Tiktoker bezeichnen Deinfluencing als scheinheilig

Doch der Trend kommt nicht überall gut an. Einige Tiktoker bezeichnen Deinfluencer als scheinheilig. Der Grund: Auf der einen Seite würden Produkte zerrissen – dann wiederum die eigene Kollektion beworben nach dem Motto: Kauf das, nicht das!

@nicole_perfumes either do it right or don't do it at all #deinfluencing #trending #deinfluencer ♬ Monkeys Spinning Monkeys - Kevin MacLeod & Kevin The Monkey

Auch Michelle Skidelsky setzt nicht allein auf Verriss. Auf ihren Millionenhitclip folgte unter anderem ein bezahltes Werbevideo. Die Influencerin leitet die Werbung mit den Worten ein, dass sie es zwar wichtig finde, von sinnlosem Konsum abzuraten. Aber es liege ihr auch am Herzen, die Produkte vorzustellen, die das Geld wirklich wert seien. Dann beginnt eine dreiminütige Lobeshymne auf Duftkerzen im Glas, die pro Stück knapp 20 Euro kosten. Auf die Frage unserer Redaktion, wie das zusammenpasse, hat die Influencerin nicht geantwortet.

Zydorek kann den Vorwurf der Doppelmoral nachvollziehen. „Ich kann gut verstehen, wenn Deinfluencing als heuchlerisch und als Versuch angesehen wird, im Wettbewerb herauszustechen.“ Wenn man nur einige wenige Produkte kritisiere, „dann ist das eine durchschaubare Taktik“.

Doch diesen Marketingkniff können sich längst nicht alle Tiktoker erlauben.
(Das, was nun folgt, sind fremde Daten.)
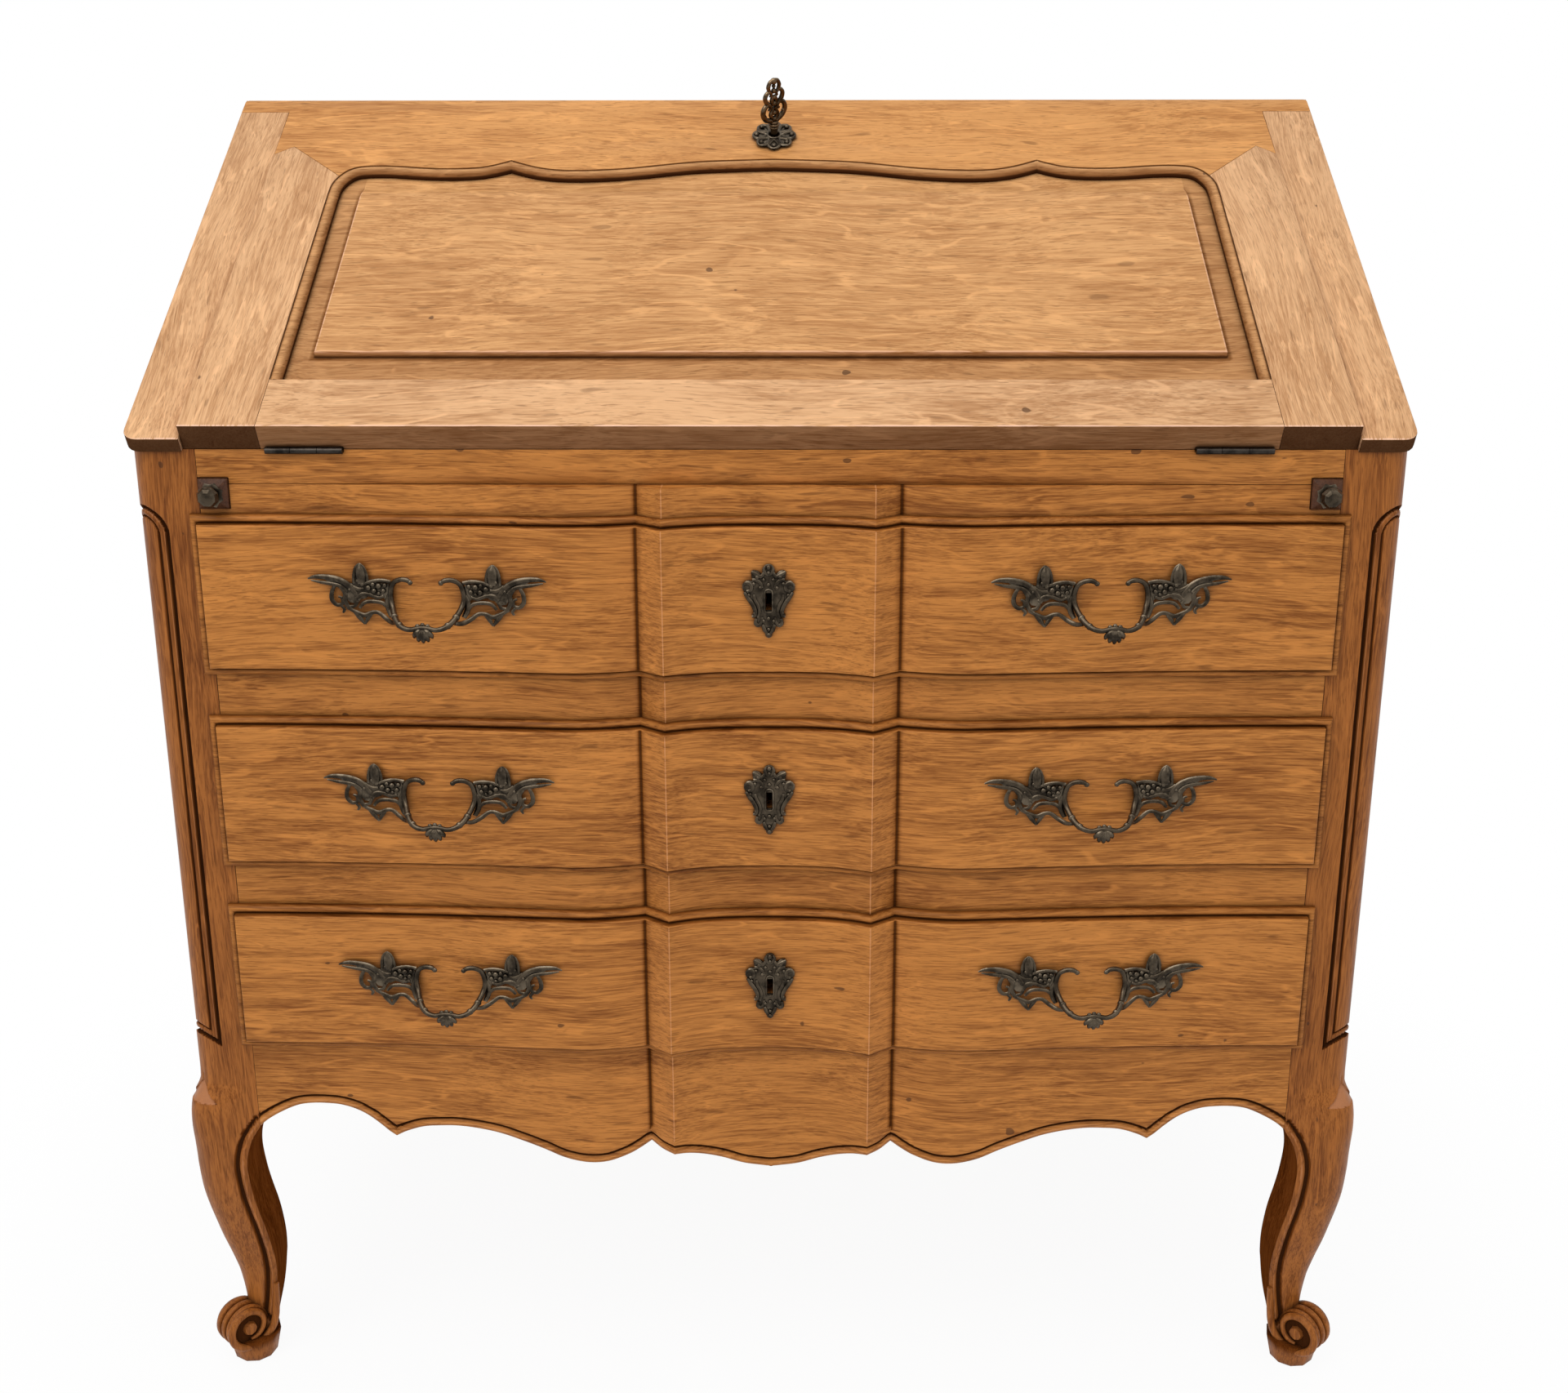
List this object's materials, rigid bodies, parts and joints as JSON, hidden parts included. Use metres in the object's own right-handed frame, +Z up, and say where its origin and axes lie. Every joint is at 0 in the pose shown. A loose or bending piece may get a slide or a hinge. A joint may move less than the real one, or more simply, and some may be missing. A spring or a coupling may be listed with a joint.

Denn wer über Produkte lästert, der riskiert, dass potenzielle Werbepartner verprellt werden. Branchenstars wie Lisa und Lena, Dagi Bee und Pamela Reif können sich Deinfluencing laut Zydorek nicht erlauben. „Es ist für solche Influencer dann eher geschäftsschädigend, von Produkten abzuraten.“

Neuer Trend Deinfluencing

Ehrlichkeit
Social-Media-Marketingexpertin Ann-Katrin Schmitz sieht im Deinfluencing einen wichtigen Trend, der bleiben werde: „Gute Influencer haben schon immer ehrliche Empfehlungen abseits ihrer Werbekooperationen ausgesprochen. Da liegt es nur nahe, genauso auszusprechen, wenn Marken oder Produkte nicht halten, was sie versprechen. Viele haben verstanden, dass Authentizität und eine loyale Community langfristig mehr für ihr Business tun als möglichst viel Werbung.“

Risiko
Doch gerade für gewerbsmäßige Influencer seien Anti-Empfehlungen zugleich ein Risiko. „Kritik an Marken kann Werbepartner abschrecken“, so Schmitz.